Ralph, despite his qualities of thoughtfulness and compassion, wasn’t a strong leader; if he had been the civilization of the island wouldn’t have died out. Ralph did not have the leadership essence, did not take his thinking to action, and he didn’t place himself in his people’s shoes and ponder what they want and what they need. His failure of empathy was, ultimately, a failure of leadership.

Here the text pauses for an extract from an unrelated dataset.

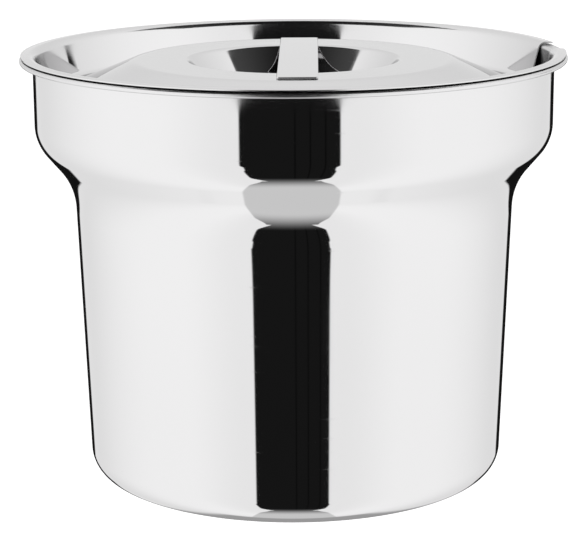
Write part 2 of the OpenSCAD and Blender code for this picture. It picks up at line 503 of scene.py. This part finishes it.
def steel_material(name, look, edge_height, welds=()):
    """Polished sheet: ringed polishing lines, hairline scratches, wipe marks and a satin back.

    The finish is duller near edge_height, where the polishing wheel doesn't reach.
    """
    made = bpy.data.materials.new(name)
    made.use_nodes = True
    graph = Graph(made.node_tree)
    place = graph.node("ShaderNodeTexCoord", None, None, 3)
    x, y, z = graph.parts(place)
    radius = (x * x + y * y).of("SQRT")
    along = z + radius * 1.7
    back = graph.node("ShaderNodeAttribute", {"attribute_name": "back_side"}, None, 2)

    rings = graph.noise(graph.vector(x * 4, y * 4, along * 1600), 1.0, 3.0, 0.6)
    coarse_rings = graph.noise(graph.vector(x * 2, y * 2, along * 260), 1.0, 2.0, 0.5)
    wipes = graph.noise(place, 14.0, 3.0, 0.55)
    cloud = graph.noise(place, 5.0, 2.0, 0.5)
    speck = graph.noise(place, 2600.0, 2.0, 0.6)
    hair = graph.noise(graph.vector(x * 30 + y * 18, z * 900 + x * 40, y * 25 - z * 60), 1.0, 1.0)
    scratch = hair.step(0.70, 0.74)
    near_edge = (z - edge_height).of("ABSOLUTE").step(0.0, 0.014, 1.0, 0.0)

    rough = (look.polish + wipes.step(0.45, 0.75) * 0.018 + (rings - 0.5) * 0.016
             + scratch * 0.05 + near_edge * (0.05 + speck * 0.12))
    inside = look.satin + (rings - 0.5) * 0.12 + (cloud - 0.5) * 0.06
    rough = rough + (inside - rough) * back
    bright = graph.blend(cloud.step(0.3, 0.7), (*look.colour, 1),
                         (*[c * 0.975 for c in look.colour], 1))
    if welds:
        bright, rough = weld_marks(graph, (x, y, z), welds, bright, rough)

    lines = rings * 0.6 + coarse_rings * 0.4 + scratch * -0.25 + speck * near_edge * 0.8
    lines = lines + rings * back * 2.0
    bump = graph.node("ShaderNodeBump", None,
                      {"Strength": look.grain, "Distance": 0.00002, "Height": lines})
    shader = graph.node("ShaderNodeBsdfPrincipled", None,
                        {"Metallic": 1.0, "Base Color": bright, "Roughness": rough,
                         "Specular Tint": (0.8, 0.8, 0.8, 1), "Normal": bump})
    graph.node("ShaderNodeOutputMaterial", None, {"Surface": shader})
    return made


def weld_marks(graph, point, welds, bright, rough):
    """Straw and blue heat rings round the welds, on the underside of the sheet."""
    x, y, z = point
    nearest = None
    for place in welds:
        away = ((x - place.x) * (x - place.x) + (y - place.y) * (y - place.y)).of("SQRT")
        nearest = away if nearest is None else nearest.least(away)
    under = z < welds[0].z
    dent = nearest.step(0.0015, 0.0024, 1.0, 0.0) * under
    straw = nearest.step(0.0020, 0.0062, 1.0, 0.0) * under
    blue = nearest.step(0.0018, 0.0032, 1.0, 0.0) * under
    bright = graph.blend(straw * 0.6, bright, (0.62, 0.50, 0.34, 1))
    bright = graph.blend(blue * 0.5, bright, (0.32, 0.35, 0.46, 1))
    return bright, rough + dent * 0.25


def floor_material(tone, glow):
    made = bpy.data.materials.new("pale_floor")
    made.use_nodes = True
    graph = Graph(made.node_tree)
    place = graph.node("ShaderNodeTexCoord", None, None, 3)
    mottle = graph.noise(place, 3.0)
    colour = graph.blend(mottle, (tone, tone, tone, 1), (tone * 0.99, tone * 0.99, tone * 0.99, 1))
    shader = graph.node("ShaderNodeBsdfPrincipled", None,
                        {"Base Color": colour, "Roughness": 0.8, "Emission Color": (1, 1, 1, 1),
                         "Emission Strength": glow})
    graph.node("ShaderNodeOutputMaterial", None, {"Surface": shader})
    return made


# ---------------------------------------------------------------- operators

class FOODPOT_OT_pot(bpy.types.Operator):
    """Spins the pot and gives it its polished steel"""
    bl_idname = "foodpot.pot"
    bl_label = "Make the pot"

    def execute(self, context):
        sizes, look = context.scene.food_pot, context.scene.food_pot_steel
        steel = steel_material("polished_pot_steel", look, sizes.height)
        face = pot_face(sizes)
        made = spun("food_pot", face, beside(face, sizes.sheet), steel)
        finish_mesh(made)
        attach(made, "pot")
        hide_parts("pot")
        return {"FINISHED"}


class FOODPOT_OT_lid(bpy.types.Operator):
    """Spins the lid, cuts its ladle notch and gives it its polished steel"""
    bl_idname = "foodpot.lid"
    bl_label = "Make the lid"

    def execute(self, context):
        sizes, look = context.scene.food_lid, context.scene.food_pot_steel
        low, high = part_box("handle_spot_welds")
        welds = [Vector((x, y, low.z + 0.0001)) for x in (low.x + 0.002, high.x - 0.002)
                 for y in (low.y + 0.002, high.y - 0.002)]
        steel = steel_material("polished_lid_steel", look, sizes.edge_top, welds)
        face = lid_face(sizes)
        made = spun("sunk_lid", face, beside(face, -sizes.sheet), steel)
        finish_mesh(made)
        cutter = prism("notch_cutter", notch_outline(sizes), LID_LOW.z - 0.005, LID_HIGH.z + 0.005)
        cutter.data.transform(Matrix.Rotation(sizes.notch_angle, 4, "Z"))
        made = cut(made, cutter)
        finish_mesh(made)
        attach(made, "lid")
        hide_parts("lid")
        return {"FINISHED"}


class FOODPOT_OT_strap(bpy.types.Operator):
    """Makes the strap handle with its broken edges, and finishes the welds under it"""
    bl_idname = "foodpot.strap"
    bl_label = "Make the strap"

    def execute(self, context):
        sizes, look = context.scene.food_strap, context.scene.food_pot_steel
        low, high = STRAP_LOW, STRAP_HIGH
        r = sizes.corner_r
        corners = [Vector((high.x - r, high.y - r)), Vector((low.x + r, high.y - r)),
                   Vector((low.x + r, low.y + r)), Vector((high.x - r, low.y + r))]
        outline = [p for i, c in enumerate(corners)
                   for p in arc(c, r, i * math.pi / 2, math.pi / 2, 8)]
        made = prism("strap_handle", outline, low.z, high.z)
        bevel = made.modifiers.new("Broken edges", "BEVEL")
        bevel.width = sizes.edge_r
        bevel.segments = 4
        bevel.limit_method = "ANGLE"
        bevel.angle_limit = math.radians(50)
        bevel.harden_normals = True
        made = settle(made, "strap_handle")
        made.data.materials.append(steel_material("strap_steel", look, high.z + 1))
        finish_mesh(made, flat_across=True)
        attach(made, "lid")
        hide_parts("lid_handle")
        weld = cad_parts["handle_spot_welds"]
        weld.data.materials.clear()
        weld.data.materials.append(steel_material("fused_steel", look, high.z))
        return {"FINISHED"}


class FOODPOT_OT_stage(bpy.types.Operator):
    """Sets the camera, the pale floor and the soft light"""
    bl_idname = "foodpot.stage"
    bl_label = "Set the stage"

    def execute(self, context):
        settings = context.scene.food_stage
        camera_for(context.scene, settings)
        bm = bmesh.new()
        bmesh.ops.create_grid(bm, x_segments=8, y_segments=8, size=30)
        mesh = bpy.data.meshes.new("pale_floor")
        bm.to_mesh(mesh)
        bm.free()
        floor = object_of("pale_floor", mesh)
        floor.data.materials.append(floor_material(settings.floor_tone, settings.floor_glow))
        floor.visible_glossy = False
        tent(context.scene, settings)
        context.scene.view_settings.view_transform = "Standard"
        return {"FINISHED"}


def camera_for(scene, settings):
    """The camera, placed from the middle of the rim."""
    data = bpy.data.cameras.new("camera")
    data.lens = settings.lens
    data.sensor_width = 36
    data.clip_start = 0.05
    camera = bpy.data.objects.new("camera", data)
    scene.collection.objects.link(camera)
    turn = Matrix.Rotation(settings.turn, 4, "Z")
    level, rise = math.cos(settings.rise), math.sin(settings.rise)
    place = turn @ Vector((0, -settings.distance * level, settings.distance * rise))
    camera.matrix_world = (
        Matrix.Translation(place + Vector((0, 0, settings.aim_height)))
        @ Matrix.Rotation(settings.pan, 4, "Z")
        @ Matrix.Rotation(math.pi / 2 - settings.pitch, 4, "X")
        @ Matrix.Rotation(settings.roll, 4, "Z"))
    scene.camera = camera


def tent(scene, settings):
    """A white light tent. It is open in front, where a dark slot runs down to a grey mat,
    and dark low behind and overhead. It shows in the steel only: the floor and the
    background see plain white.
    """
    world = bpy.data.worlds.new("light_tent")
    scene.world = world
    world.use_nodes = True
    graph = Graph(world.node_tree)
    way = graph.node("ShaderNodeTexCoord", None, None, 0)
    x, y, z = graph.parts(way)
    degrees = 180 / math.pi
    rise = z.of("ARCSINE") * degrees
    bearing = x.maths("ARCTAN2", x, y * -1) * degrees
    off_front = bearing.of("ABSOLUTE")

    level = settings.white * (1 - off_front.step(25, 62, 0.085, 0.0) - off_front.step(80, 150) * 0.12
                              - rise.step(-7, 3) * off_front.step(60, 120) * 0.08)
    slot = (bearing + 1.2).of("ABSOLUTE")
    narrow = rise.step(-18, -14, 1.0, 0.0) - rise.step(-28, -24, 0.5, 0.0)
    slot_half = 21.6 - narrow * 1.5 - rise.step(-58, -44, 9.0, 0.0)
    slot = (slot - slot_half).step(-0.5, 0.5, 1.0, 0.0) * rise.step(58, 66, 1.0, 0.0)
    mat_half = 0.20 - y * 0.12 - rise.step(-66, -54, 0.0, 0.05)
    mat = ((x / z - 0.01).of("ABSOLUTE") - mat_half).step(-0.006, 0.006, 1.0, 0.0) * (z < 0)
    low = rise.step(-54.5, -53.5, 1.0, 0.0)
    open_front = slot + (mat - slot) * low
    seams = (((bearing + 2) % 6.5) - 3).of("ABSOLUTE").step(0.1, 0.5, 0.005, 0.012)
    depth = seams + rise.step(-76, -44, 0.90, 0.0)
    level = level + (depth - level) * open_front
    under = (x / z).of("ABSOLUTE").step(0.25, 0.40, 1.0, 0.0) * y.step(0.12, 0.24) * (z < -0.5)
    level = level + (0.54 - level) * under
    post = ((bearing - 128).of("ABSOLUTE").step(3.0, 3.6, 1.0, 0.0)
            * (rise - 1).of("ABSOLUTE").step(5.0, 6.0, 1.0, 0.0))
    level = level + (0.02 - level) * post

    back_gap = off_front.step(155, 157) * rise.step(-31, -29) * rise.step(-8, -6, 1.0, 0.0)
    over = z.maths("ARCTAN2", z, y) * degrees
    ceiling = (over.step(77, 80) * over.step(133, 136, 1.0, 0.0)
               * x.of("ABSOLUTE").step(0.72, 0.77, 1.0, 0.0))
    shade = 0.01 + x * x * ceiling * 0.14
    level = level + (shade - level) * back_gap.most(ceiling)

    seen = graph.node("ShaderNodeLightPath", None, None, 0)
    in_steel = graph.node("ShaderNodeLightPath", None, None, 3)
    plain = settings.fill + (1.0 - settings.fill) * seen
    level = plain + (level - plain) * in_steel
    light = graph.node("ShaderNodeBackground", None,
                       {"Color": graph.vector(level, level, level), "Strength": 1.0})
    graph.node("ShaderNodeOutputWorld", None, {"Surface": light})


class FOODPOT_PT_sidebar(bpy.types.Panel):
    """The pieces of the food pot, in the order they are made"""
    bl_idname = "FOODPOT_PT_sidebar"
    bl_label = PANEL
    bl_category = PANEL
    bl_space_type = "VIEW_3D"
    bl_region_type = "UI"

    def draw(self, context):
        for operator in OPERATORS:
            self.layout.operator(operator.bl_idname)
        for name in GROUPS:
            group = getattr(context.scene, name)
            box = self.layout.box()
            for key in group.bl_rna.properties.keys():
                if key not in ("rna_type", "name"):
                    box.prop(group, key)


OPERATORS = (FOODPOT_OT_stage, FOODPOT_OT_pot, FOODPOT_OT_lid, FOODPOT_OT_strap)
GROUPS = {"food_pot": PotSizes, "food_lid": LidSizes, "food_strap": StrapSizes,
          "food_pot_steel": SteelLook, "food_stage": StageSettings}
CLASSES = (*GROUPS.values(), *OPERATORS, FOODPOT_PT_sidebar)


def register():
    for cls in CLASSES:
        bpy.utils.register_class(cls)
    for name, group in GROUPS.items():
        setattr(bpy.types.Scene, name, PointerProperty(type=group))


def unregister():
    for name in GROUPS:
        delattr(bpy.types.Scene, name)
    for cls in reversed(CLASSES):
        bpy.utils.unregister_class(cls)


def main():
    """Makes every piece."""
    register()
    bpy.ops.foodpot.stage()
    bpy.ops.foodpot.pot()
    bpy.ops.foodpot.lid()
    bpy.ops.foodpot.strap()


if __name__ == "__main__":
    main()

The first paragraph is very strong and demonstrates critical thinking and a thorough understanding of the text. The writer has constructed the hook sentence and has introduced the text adequately. The idea of the thesis statement is also very effective. However, there are still some improvements that can be made. ... The thesis statement has not been strategically and concisely expressed. The writer should change the thesis statement to 'Ralph possesses weak leadership qualities as evidenced by his inability to act, not taking the needs of others into consideration, and an eventual breakdown of civilization'. Word choice and sentence construction are very appropriate and the writer's expression is clear. The evidence presented to support the thesis statement is also extensive. However organization of the essay may be improved by adding subheadings and making sure that each paragraph elaborates on only one point.